Business

Acceptance Criteria

Specific conditions that must be met for work to be considered complete.

Definition

Acceptance criteria are the predefined conditions that deliverables must satisfy to be approved by the client. They specify what "done" looks like in objective, measurable terms—removing subjectivity from the approval process.

Good acceptance criteria are specific, measurable, and agreed upon before work begins. They might address functionality ("form submissions create database records"), quality ("page loads in under 3 seconds"), or compliance ("meets WCAG 2.1 accessibility standards").

Why It Matters

Without acceptance criteria, "done" becomes a matter of opinion—leading to endless revision requests or disputes about whether work meets expectations. Clear criteria enable definitive completion and payment.
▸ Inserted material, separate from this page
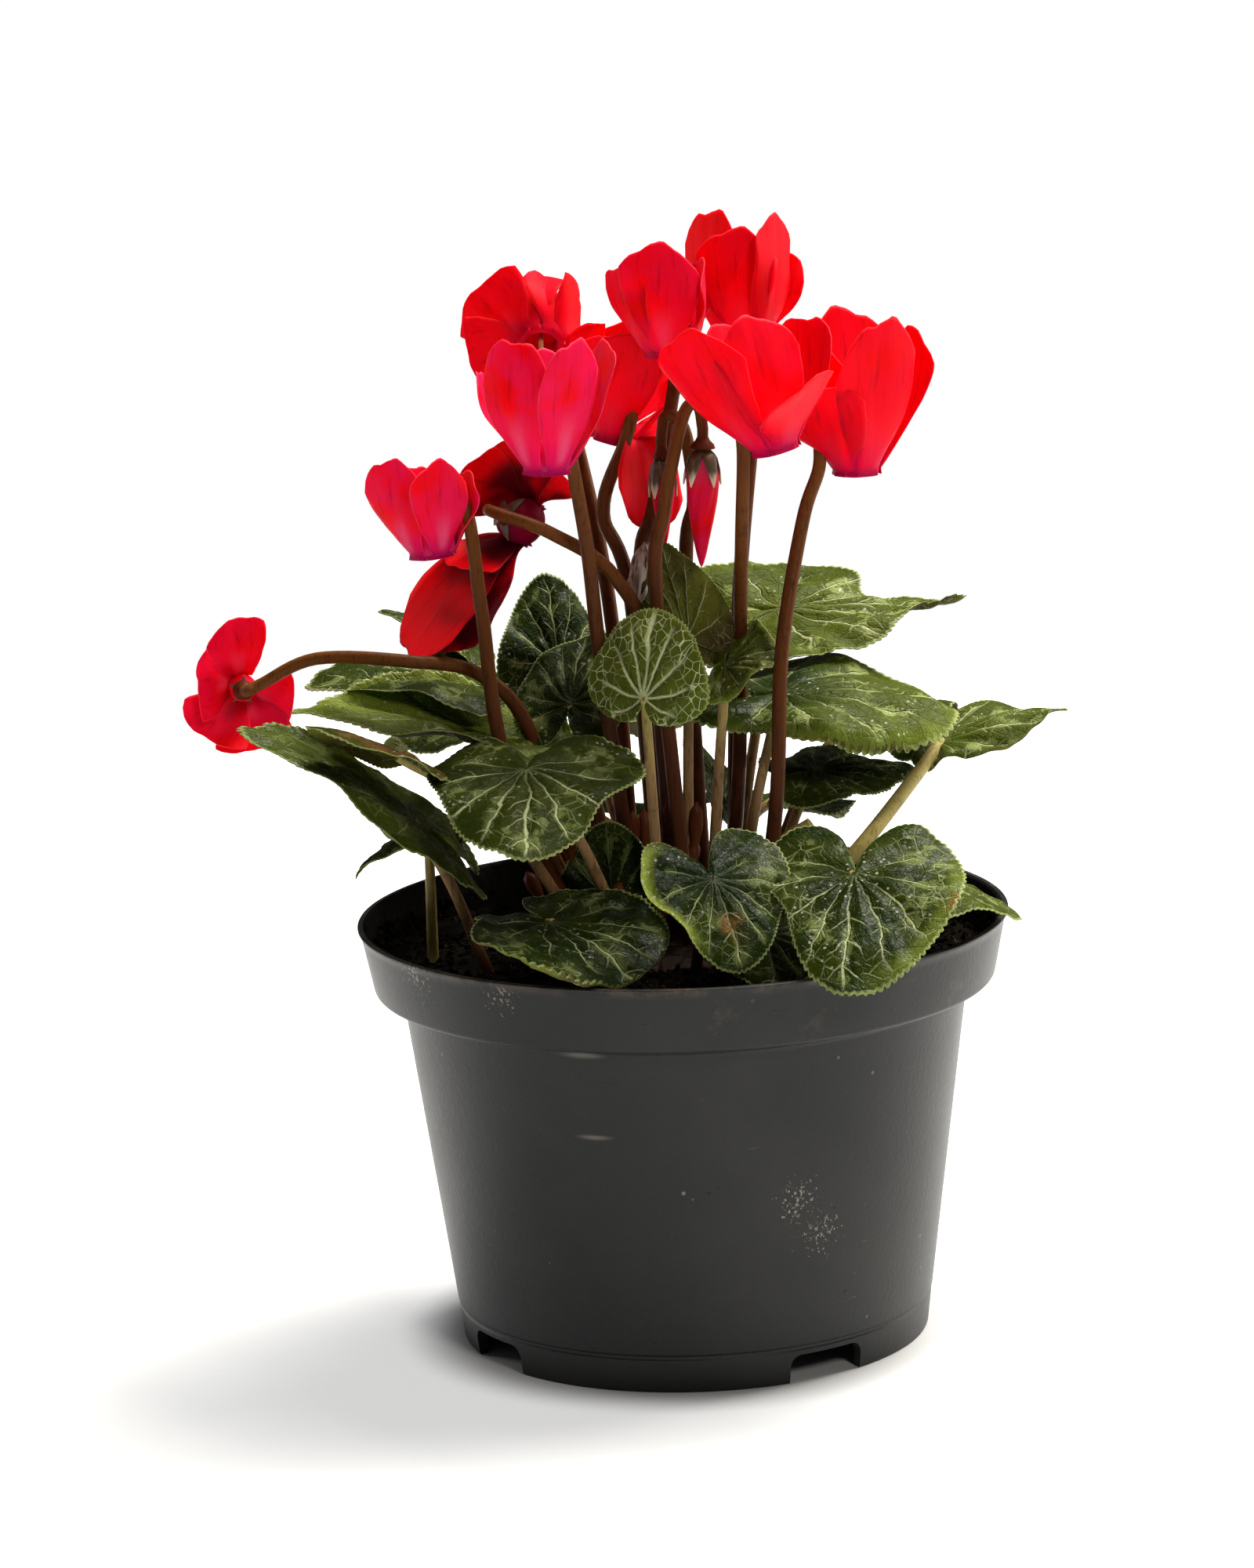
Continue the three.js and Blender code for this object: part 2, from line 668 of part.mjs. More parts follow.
// A stalk that thins towards its hook and flares into the calyx at its end.
function makeFlowerStalk(waypoints, calyxRadius, extra) {
  const before = waypoints.slice(0, -1);
  const stations = [...smoothPath(before, 1), waypoints[waypoints.length - 1]];
  const radii = stations.map((_, i) => stemRadius * (1 - (0.3 * i) / stations.length) + extra);
  radii[radii.length - 1] = calyxRadius + extra;
  return stalk(stations, radii, 5);
}

function makeBloomStem(bloom, extra) {
  return makeFlowerStalk(bloomStemPath(bloom), 2.3, extra);
}

function makeBud(bud, extra) {
  const top = vec(bud.top);
  const up = top.clone().sub(vec(bud.tip));
  const length = up.length();
  const profile = [
    [0, -length],
    [bud.radius * 0.3 + extra, -length + 1.5],
    [bud.radius * 0.75 + extra, -length * 0.6],
    [bud.radius + extra, -length * 0.25],
    [bud.radius * 0.7 + extra, -1],
    [0, -0.4 + extra],
  ].map(([r, h]) => new THREE.Vector2(r, h));
  return solidOf(placedAt(new THREE.LatheGeometry(profile, 8).rotateX(Math.PI / 2), top, up.normalize()));
}

function makeBudStem(bud, extra) {
  const top = vec(bud.top);
  const up = top.clone().sub(vec(bud.tip)).normalize();
  const [foot, ...way] = bud.stem;
  const side = vec(way[way.length - 1]).sub(top);
  const back = side.addScaledVector(up, -side.dot(up)).normalize();
  const hook = [
    [3, 7.4],
    [0.8, 7.4],
    [0, 3.2],
    [0, gap],
  ].map(([out, rise]) => top.clone().addScaledVector(back, out).addScaledVector(up, rise));
  const path = [new THREE.Vector3(foot[0], foot[1], stalkFootHeight), ...way.map(vec), ...hook];
  return makeFlowerStalk(path, bud.radius * 0.9, extra);
}

// Assembly: stems keep their shape, and what they pass through gives way round them.

const number = (i) => String(i + 1).padStart(2, "0");
const group = new THREE.Group();
const add = (name, solid, finish) => group.add(meshOf(name, solid, finish));

const stems = [...blooms.map((bloom) => [bloom, makeBloomStem]), ...buds.map((bud) => [bud, makeBudStem])];
const grownStems = stems.map(([flower, make]) => make(flower, clearance));
const grownPetioles = leaves.map((leaf) => makePetiole(leaf, clearance));
const grownBlades = leaves.map((leaf) => makeBlade(leaf, clearance));
const grownBlooms = blooms.map((bloom) => makeBloom(bloom, clearance));

const without = (solid, others) => others.reduce((rest, other) => rest.subtract(other), solid);

leaves.forEach((leaf, i) => {
  const inTheWay = [...grownStems, ...grownPetioles.filter((_, k) => k !== i), ...grownBlades.slice(0, i)];
  const blade = largestBody(without(makeBlade(leaf, 0), inTheWay));
  add(`leaf_${number(i)}`, largestBody(joined([blade, makePetiole(leaf, 0)])), finishes.leaf);
});

blooms.forEach((bloom, i) => {
  const inTheWay = [...grownStems, ...grownPetioles, ...grownBlades, ...grownBlooms.slice(0, i)];
  add(`bloom_${number(i)}`, largestBody(without(makeBloom(bloom, 0), inTheWay)), finishes.petal);
  add(`bloom_stem_${number(i)}`, makeBloomStem(bloom, 0), finishes.stem);
});

buds.forEach((bud, i) => {
  add(`bud_${number(i)}`, makeBud(bud, 0), finishes.petal);
  add(`bud_stem_${number(i)}`, makeBudStem(bud, 0), finishes.stem);
});

const grownStalks = [...grownStems, ...grownPetioles];
add("tuber", largestBody(without(makeTuber(0), grownStalks)), finishes.tuber);
add("soil", largestBody(without(makeSoil(), [makeTuber(gap), ...grownStalks])), finishes.soil);
add("pot", makePot(), finishes.plastic);

export default group;
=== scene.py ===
import math

import bmesh
import bpy
import numpy as np
from mathutils import Matrix, Vector, noise


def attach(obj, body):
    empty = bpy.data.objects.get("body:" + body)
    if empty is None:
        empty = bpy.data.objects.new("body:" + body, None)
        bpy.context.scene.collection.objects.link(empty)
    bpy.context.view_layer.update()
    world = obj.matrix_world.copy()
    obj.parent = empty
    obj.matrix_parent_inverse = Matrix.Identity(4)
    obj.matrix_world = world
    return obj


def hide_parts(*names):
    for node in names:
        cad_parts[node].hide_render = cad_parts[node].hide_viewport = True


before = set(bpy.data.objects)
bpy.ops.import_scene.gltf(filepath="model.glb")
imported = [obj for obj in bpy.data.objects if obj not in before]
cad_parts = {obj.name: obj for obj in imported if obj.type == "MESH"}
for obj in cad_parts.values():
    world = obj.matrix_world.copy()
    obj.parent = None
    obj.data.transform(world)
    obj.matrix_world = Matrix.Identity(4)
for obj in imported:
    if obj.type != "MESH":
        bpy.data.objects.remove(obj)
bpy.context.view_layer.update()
print("frame loaded")

# Sizes below are in millimetres, and become metres where a mesh is made.
mm = 0.001


# Meshes

def finish(piece, slot, *nodes):
    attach(piece, "root")
    if nodes:
        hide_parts(*nodes)
    return piece


def linked(name, data):
    holder = bpy.data.objects.new(name, data)
    bpy.context.scene.collection.objects.link(holder)
    return holder


def floatLayers(mesh, layers):
    for key, values in layers.items():
        layer = mesh.attributes.new(key, "FLOAT", "POINT")
        layer.data.foreach_set("value", np.asarray(values, dtype=np.float32).ravel())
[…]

Acceptance criteria also help scope work accurately. Understanding exactly what must be achieved enables realistic pricing and scheduling. Vague criteria lead to underestimated effort.

Examples

  • 1

    Website acceptance criteria: all links functional, forms submit correctly, responsive on specified devices, loads in under 4 seconds on standard connection.

  • 2

    Software feature criteria: user can complete specified workflow, error handling for edge cases, automated tests pass, documentation updated.

  • 3

    A logo deliverable's criteria: delivered in AI, EPS, PNG, and SVG formats; includes color and black/white versions; provided with usage guidelines.